Nel quindicesimo secolo il condottiero Rao Jodha, sovrano di una città del nord dell’India chiamata Mandore, per ragioni di sicurezza decise di spostare la sua capitale di qualche chilometro. Nove, per l’esattezza. Fondò così un centro che oggi è conosciuto col nome di Jodhpur, il secondo più popolato del Rajasthan, e sfruttando un’altura nelle vicinanze fece erigere la fortezza di Mehrangarh (in sanscrito “fortezza del sole”), un mastodonte che si estende per cinque chilometri, con mura alte trentasei metri e larghe fino a ventuno. Per accedervi, bisogna attraversare sette portali. All’interno, una serie di palazzi magnificamente decorati, dai nomi evocativi: Palazzo delle Perle, Palazzo degli Specchi, Palazzo dei Fiori. In questo luogo è stato girato Junun, il nuovo film di Paul Thomas Anderson.
Perché sì, meno di un anno dopo Inherent Vice, PTA ha fatto un altro film, cosa abbastanza inusuale per lui, che in quasi vent’anni ne ha prodotti soltanto sette. Bisogna dire che in Italia non se n’è parlato granché. E’ stato presentato vagamente in sordina qualche settimana fa al Festival di Roma e arrivederci, e non c’è troppo da stupirsi se non avere visto il trailer al cinema o in televisione, perché semplicemente non c’è arrivato, esattamente come Junun non arriverà in sala, o almeno, non al momento. Uscita non prevista.
Anche se si potrebbe discutere sulla sua validità, un motivo c’è. Di fatto questo non è esattamente un film, ma un documentario di una cinquantina di minuti che segue la registrazione di un disco intitolato Junun, appunto. Tra gli artisti coinvolti, il compositore israeliano Shye Ben Tzur e il chitarrista dei Radiohead Jonny Greenwood, oltre a una serie di cantanti e strumentisti indiani completamente incredibili. Visto che Mr. Greenwood ha composto colonne sonore per un buon numero di film di Anderson, viene da immaginare questa collaborazione rovesciata come una specie di virile pacca sulla spalla in versione digitale, e forse in parte lo è.
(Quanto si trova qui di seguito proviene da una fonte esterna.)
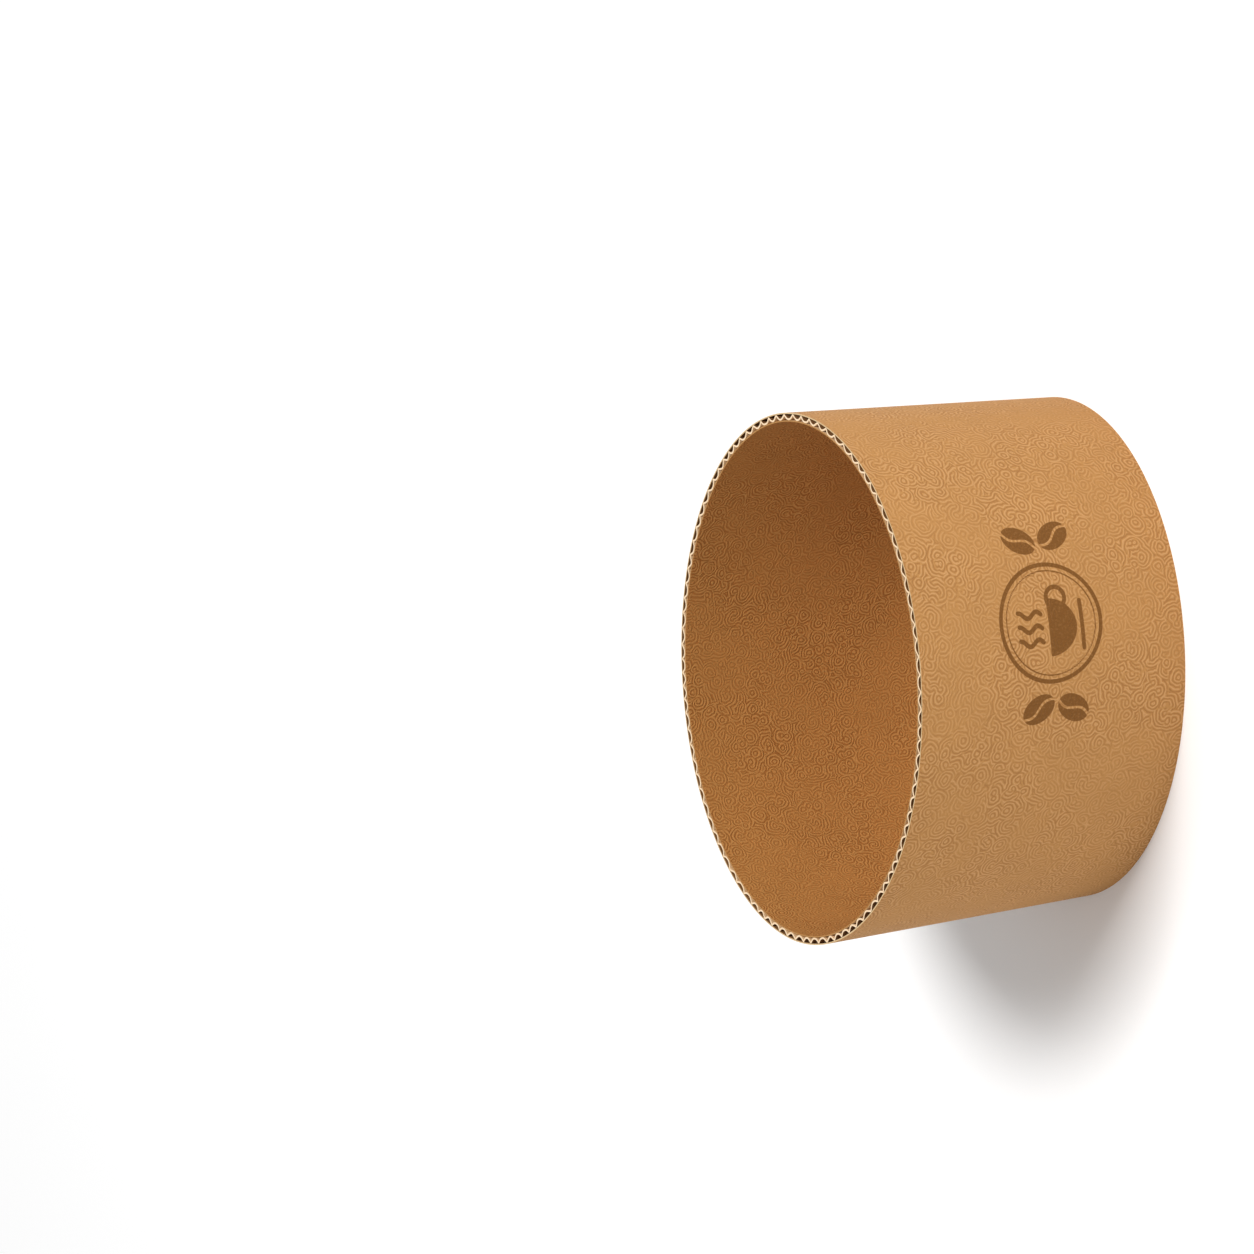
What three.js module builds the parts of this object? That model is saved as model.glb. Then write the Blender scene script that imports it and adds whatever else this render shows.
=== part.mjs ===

Ma ha davvero importanza?
Mentre i musicisti sonnecchiano in stanze ricoperte di cuscini per ammazzare i tempi morti dovuti alle continue assenze di corrente elettrica, sul tetto un uomo lancia pezzi di carne cruda ai giganteschi rapaci neri che sorvolano la fortezza. Questo è ciò che fa nella vita. Suo padre lo faceva prima di lui, e suo nonno prima ancora. Al piano di sotto Nigel Gondrich, produttore di dischi come Ok Computer dei Radiohead, Up dei R.E.M. e Terror Twilight dei Pavement, scaccia piccioni con un’asta da microfono.
Splendide donne indiane cantano parole di cui non conoscono il significato. Anche infilare le batterie in una pianola da quattro soldi diventa un rito. PTA si diverte come un bambino a pilotare un piccolo drone intorno all’edificio, e non si preoccupa minimamente di finire nell’inquadratura. Jonny Greenwood dal canto suo è impenetrabile, sempre in disparte, come se il suo obiettivo principale fosse creare il minimo disturbo possibile ai musicisti locali, con i loro baffi neri le camice bianche, che gesticolano continuamente, si lanciano occhiate, ridono e suonano in maniera così splendida da lasciare di stucco.
Se doveste essere curiosi, in Italia Junun si può vedere online sulla piattaforma Mubi.com a un prezzo inferiore a quello di un biglietto del cinema comprato il mercoledì. Dategli una possibilità, probabilmente saranno i cinque euro spesi meglio dell’ultimo anno.